Packing 83 horsepower more than the P1, the P1 GTR also happens to be lighter than the road-going sibling. Slick tires, more downforce, race-prepped suspension, and cornering forces of up to 1.54 G are some of the highlights of the V8-powered land missile. Zero to 60? That would be 2.8 seconds, thank you! On full song, the British bruiser can manage 217 mph (349 km/h).

It’s not often such a vehicle shows up for sale, but chassis number SBM12ABB6FW100040 can be yours for an undisclosed sum. Canepa says the odometer shows just 120 miles, and the green-orange color combination is a special commission. Adding to the exclusivity of the car, this is the first P1 GTR brought into the United States of America.

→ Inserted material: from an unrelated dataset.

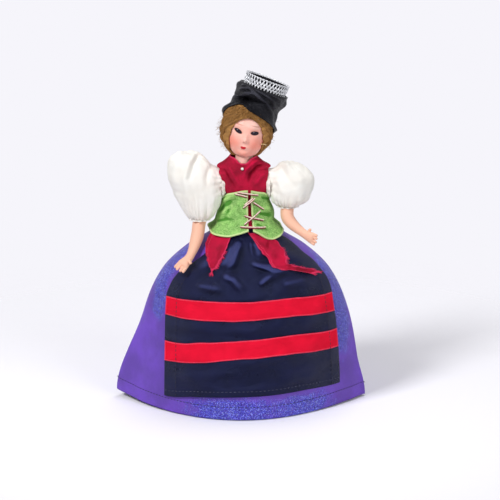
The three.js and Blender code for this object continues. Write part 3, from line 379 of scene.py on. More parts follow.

Customization further includes the McLaren Heritage badge up front, Alcantara dashboard, instrument cluster, and window recess. As a one-of-one order, we’re guessing SBM12ABB6FW100040 costs a lot more than £1.9 million. On the other hand, 900-plus horsepower doesn’t sound like much these days.

Road-going and race-ready hypercars alike are pushing beyond 1,000 horsepower, and even McLaren has crossed this threshold with the Speedtail. Woking also happens to be working on a successor for the P1, and we wouldn’t be surprised if the GTR would return once more, packing superior specifications.

Looking at the bigger picture, the ultimate version of the P1 will remain a blue-chip investment for decades to come. The transition from internal combustion to all-electric powertrains also helps, and McLaren is interested in making an e-hypercar of its own. Back in July 2018, the automaker promised to introduce no fewer than 18 new cars by 2025.